Death Satisfies the Conversion Clock for Beneficiaries
Under IRC §408A(d)(5) and Treas. Reg. §1.408A-6, Q&A-14, the 5-year rule for conversions is deemed satisfied for beneficiaries on the date of the Roth IRA owner's death, regardless of how recently the conversion occurred. If you converted $200,000 in March 2025 and died in June 2025, your beneficiary can withdraw the full $200,000 conversion in 2026 without the 10% penalty — the clock doesn't survive your death for purposes of that penalty.
This is distinct from the earnings 5-year rule (Rule 1), which does travel with the account after death and must be satisfied before your beneficiary can treat earnings as qualified distributions. Some estate planners use this asymmetry deliberately: an older owner doing large late-life conversions need not worry about leaving beneficiaries trapped by conversion clocks — only the earnings clock matters at that point, and if the owner's first Roth is long-established, it's already satisfied.
What Happens at 59½: the Conversion Clock Evaporates
Once you reach age 59½, the conversion 5-year rule becomes irrelevant for you personally. The 10% penalty it exists to preserve is itself waived at 59½ (under IRC §72(t)(2)(A)(i)) regardless of any clock. The conversion clock is a pre-59½ construct; at 59½, conversions are just “already-taxed basis” in your Roth and come out freely.
This means a 57-year-old doing a large conversion needs to think carefully about the clock (they'd need to wait until 62 to withdraw penalty-free if they hadn't reached 59½). A 62-year-old doing the same conversion doesn't need to wait at all — they can convert and withdraw in the same calendar year if liquidity demands. The earnings clock is a different question and still applies.

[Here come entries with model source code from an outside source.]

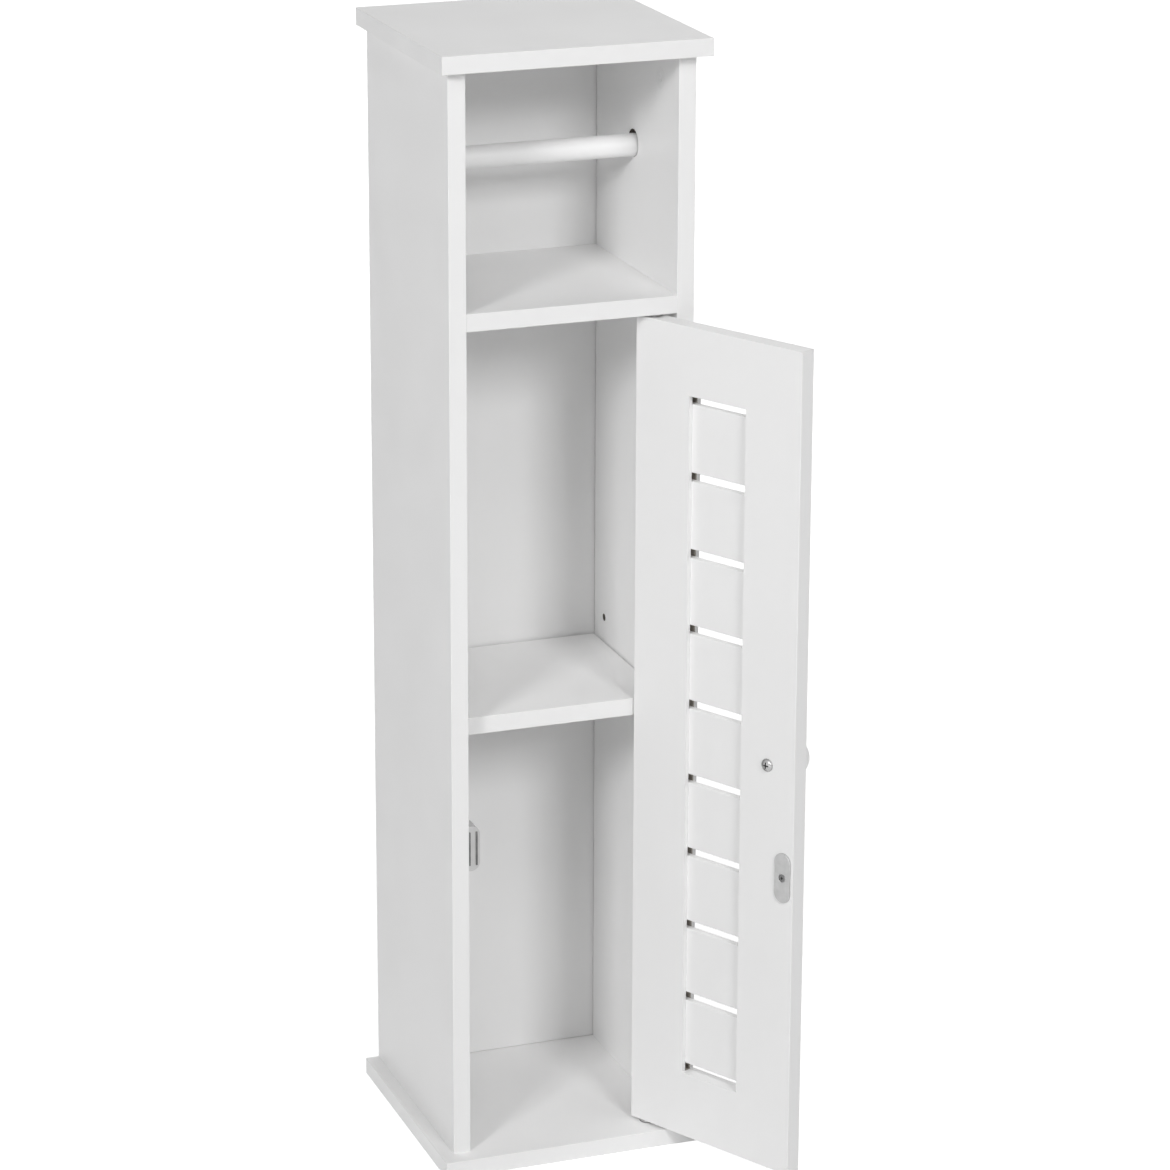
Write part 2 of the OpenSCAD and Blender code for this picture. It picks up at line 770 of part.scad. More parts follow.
module catch_body() {
    half = catch_h / 2;
    r = catch_r;
    color("whitesmoke") difference() {
        translate([-side_x, catch_y + catch_d, strike_z]) rotate([90, 0, 0])
            linear_extrude(catch_d) union() {
                translate([0, -half]) square([catch_w - r, catch_h]);
                translate([0, r - half]) square([catch_w, catch_h - 2 * r]);
                for (z = [-1, 1] * (half - r)) translate([catch_w - r, z]) circle(r);
            }
        block([-side_x - eps, catch_y + web_t, strike_z - pole_h / 2 - fit_play],
              [magnet_x + pocket_w / 2, catch_y + pole_deep, strike_z + pole_h / 2 + fit_play]);
        for (side = [-1, 1]) translate([magnet_x + side * pole_x, catch_y, strike_z])
            block([-pole_slot / 2, -eps, -pole_h / 2 - fit_play],
                  [pole_slot / 2, pole_deep, pole_h / 2 + fit_play]);
        at_catch_screws() {
            translate([0, 0, -eps])
                cylinder(d = catch_screw_d + 2 * fit_play, h = catch_w + 2 * eps);
            translate([0, 0, catch_w / 2])
                cylinder(d = catch_screw_head_d + 2 * end_room, h = catch_w);
        }
    }
}

module catch_magnet() {
    color("dimgray")
        block([magnet_x - magnet_t / 2, catch_y + web_t, strike_z - pole_h / 2],
              [magnet_x + magnet_t / 2, catch_y + pole_deep, strike_z + pole_h / 2]);
}

module catch_pole_plates() {
    color("gray") for (side = [-1, 1])
        translate([magnet_x + side * pole_x, catch_y - pole_out, strike_z])
            translate([-pole_t / 2, 0, -pole_h / 2])
                cube([pole_t, pole_deep + pole_out, pole_h]);
}

module catch_screws() {
    color("silver") at_catch_screws() translate([0, 0, catch_w / 2]) difference() {
        union() {
            translate([0, 0, -catch_w / 2 - catch_screw_l])
                cylinder(d = catch_screw_d, h = catch_w / 2 + catch_screw_l);
            cylinder(d = catch_screw_head_d, h = catch_screw_head_h);
        }
        translate([0, 0, catch_screw_head_h])
            cross_recess(catch_screw_head_d * recess_share,
                         catch_screw_head_h * recess_share);
    }
}

module shelf_pins() {
    color("silver") both_sides() for (y = pin_ys) {
        rod_x(pin_d, side_x - shelf_side_gap - pin_reach, side_x + pin_hole_deep - end_room, y, pin_z);
        rod_x(pin_collar_d, side_x - pin_collar_t, side_x, y, pin_z);
    }
}

module cam_locks() {
    color("darkgray") both_sides() at_right_cams() cam_lock();
}

module cam_caps() {
    color("white") both_sides() at_right_cams() cam_cap();
}

module cam_bolts() {
    color("silver") both_sides() {
        at_top_joints(cam_ys) cam_bolt();
        at_shelf_joints(cam_ys) cam_bolt();
    }
}

module carcass_dowels() {
    color("burlywood") both_sides() {
        at_top_joints([dowel_y]) dowel();
        at_shelf_joints([dowel_y]) dowel();
        at_base_joints([dowel_y]) dowel();
    }
}

module base_screws() {
    color("silver") both_sides() for (y = screw_ys)
        translate([side_x + mid_t, y, screw_sink]) rotate([180, 0, 0])
            sunk_screw(screw_d, screw_head_d, screw_l);
}

// The two pins that nail the back panel to the niche shelf, +Z to the rear
module at_nails() {
    for (x = [-1, 1] * nail_off)
        translate([x, panel_y + back_t, niche_z - mid_t]) rotate([-90, 0, 0]) children();
}

module back_panel_nails() {
    color("silver") at_nails() {
        translate([0, 0, -nail_l]) cylinder(d = nail_d, h = nail_l);
        cylinder(d = nail_head_d, h = nail_head_h);
    }
}

top_panel();
base_panel();
left_side();
right_side();
back_panel();
niche_shelf();
middle_shelf();
roll_bar();
door_hinge_stile();
door_latch_stile();
door_top_rail();
door_bottom_rail();
for (i = [1 : slat_count])
    door_slat(i);
door_dowels();
door_knob();
knob_screw();
strike_plate();
strike_screw();
upper_pivot_pin();
lower_pivot_pin();
upper_pivot_bush();
lower_pivot_bush();
pivot_washer();
catch_body();
catch_magnet();
catch_pole_plates();
catch_screws();
shelf_pins();
cam_locks();
cam_caps();
cam_bolts();
carcass_dowels();
base_screws();
back_panel_nails();
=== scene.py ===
# %% [markdown]
# # A slim cabinet for toilet rolls
# The real thing is a tall narrow box of white lacquered fibreboard. One roll hangs on a bar in the open
# niche at the top, and a slatted door closes the compartment below, which has one loose shelf for spare
# rolls. The CAD parts come in first and stay where they are. Every piece made here takes its place from
# them, so that the picture and the CAD agree to a fraction of a millimetre.

import json
import math

import bpy
from mathutils import Matrix, Quaternion, Vector

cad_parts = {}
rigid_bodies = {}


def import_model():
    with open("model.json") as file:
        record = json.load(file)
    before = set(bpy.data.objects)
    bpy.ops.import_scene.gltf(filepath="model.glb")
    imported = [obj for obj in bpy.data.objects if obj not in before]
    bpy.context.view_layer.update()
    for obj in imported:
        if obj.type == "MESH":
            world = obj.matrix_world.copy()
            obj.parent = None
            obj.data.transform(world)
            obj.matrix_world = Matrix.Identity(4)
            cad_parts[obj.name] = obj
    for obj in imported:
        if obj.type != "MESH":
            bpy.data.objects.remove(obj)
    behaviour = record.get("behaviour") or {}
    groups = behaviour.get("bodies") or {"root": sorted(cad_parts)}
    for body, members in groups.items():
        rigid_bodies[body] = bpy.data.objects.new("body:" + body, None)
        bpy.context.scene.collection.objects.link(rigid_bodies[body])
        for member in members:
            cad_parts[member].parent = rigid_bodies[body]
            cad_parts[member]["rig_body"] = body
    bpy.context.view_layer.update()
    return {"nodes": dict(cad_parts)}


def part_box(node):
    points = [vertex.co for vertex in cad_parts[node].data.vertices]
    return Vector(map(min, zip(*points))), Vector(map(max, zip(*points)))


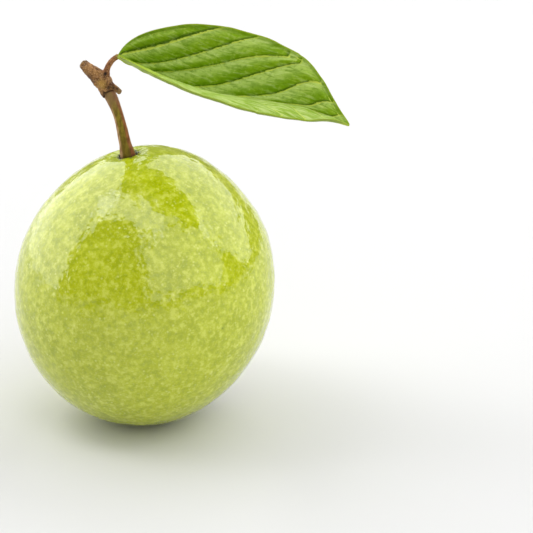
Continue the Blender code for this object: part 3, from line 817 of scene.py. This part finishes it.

Splitting a Conversion Across Years to Create Multiple Clocks
Because FIFO ordering lets you access the oldest conversion first, a strategic planner nearing early retirement can split a large conversion across multiple tax years — converting $100,000 each year for five consecutive years rather than $500,000 at once. The result: a staircase of rungs, each ripening a year apart, providing smooth annual access five years hence.
This pairs naturally with a Roth conversion ladder for early retirement but also helps smooth tax-bracket exposure. A single $500,000 conversion might push you into the 32% or 35% bracket; five $100,000 conversions stay in the 22% or 24% range. The trade-off: you're exposed to five years of market and legislation risk (tax rates could rise mid-ladder), and the youngest rung won't ripen until year 9. For owners past 59½, bracket management remains the reason to split; the clock no longer matters.

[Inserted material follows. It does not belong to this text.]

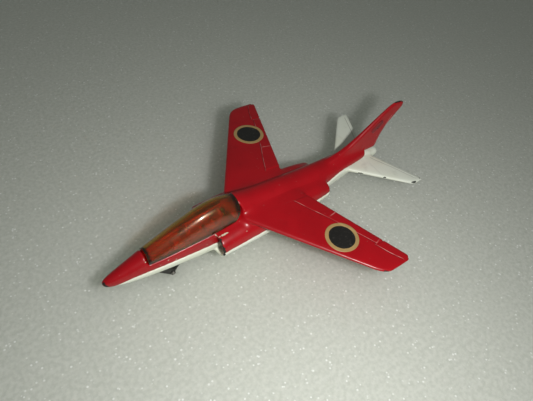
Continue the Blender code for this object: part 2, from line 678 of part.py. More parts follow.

The Complete Withdrawal Ordering Rule: Contributions, Conversions, Earnings
The IRS has a strict ordering rule for Roth IRA withdrawals: (1) contributions, (2) conversions on FIFO basis, (3) earnings. This applies to all withdrawals from all your Roth IRA accounts.
When you withdraw, contributions come out first—these are always tax-free and penalty-free. Only after contributions are exhausted do conversions come out, in the order they were made. Only after conversions are exhausted do earnings come out.
This ordering matters for the conversion 5-year rule because conversions sit between contributions (which have no rules) and earnings (which have their own 5-year rule). If you withdraw a small amount, you're pulling from contributions only—no penalty issue. If you withdraw a large amount, you exhaust contributions, then start pulling from conversions in order.
IRS Sources
- IRS Publication 590-B — Distributions from Individual Retirement Arrangements, Chapter 2: Roth IRAs
- IRS Publication 590-A — Contributions to Individual Retirement Arrangements
- Internal Revenue Code §408A(d)(3)(F) — Statutory foundation for conversion 5-year rule
- IRS.gov: Roth IRAs — Official IRS overview and FAQs
Frequently Asked Questions
Does the conversion 5-year rule apply if I'm already 59½?
No. Once you reach age 59½, the conversion 5-year rule is completely irrelevant. You can withdraw all conversion amounts immediately, penalty-free, regardless of when you converted or whether the 5-year clock is satisfied.
Can I withdraw from my oldest conversion first to avoid the penalty?
Not selectively. The IRS enforces FIFO ordering, so conversions come out in the order you made them. You cannot choose to withdraw from a newer conversion while leaving an older one untouched.
What if I did a backdoor Roth? Is that subject to the conversion 5-year rule?
The post-tax contribution portion is not. However, if the pro-rata rule applies (you have other pre-tax IRA balances), the taxable portion of your backdoor Roth conversion is subject to the 5-year clock.
How does this apply to the Roth conversion ladder strategy?
The conversion ladder explicitly uses the 5-year clock. You convert each year, and 5 years later, each year's conversion becomes accessible. The oldest conversion's 5-year clock expires first, so you withdraw that amount to live on. As years pass, newer conversions' clocks expire, providing a steady income stream.
If I convert in December vs. January, does it really matter?
Yes. A December conversion's clock starts January 1 of that year. A January conversion's clock starts January 1 of the next year. This one-day difference can save a full year on your waiting period for early retirement planning.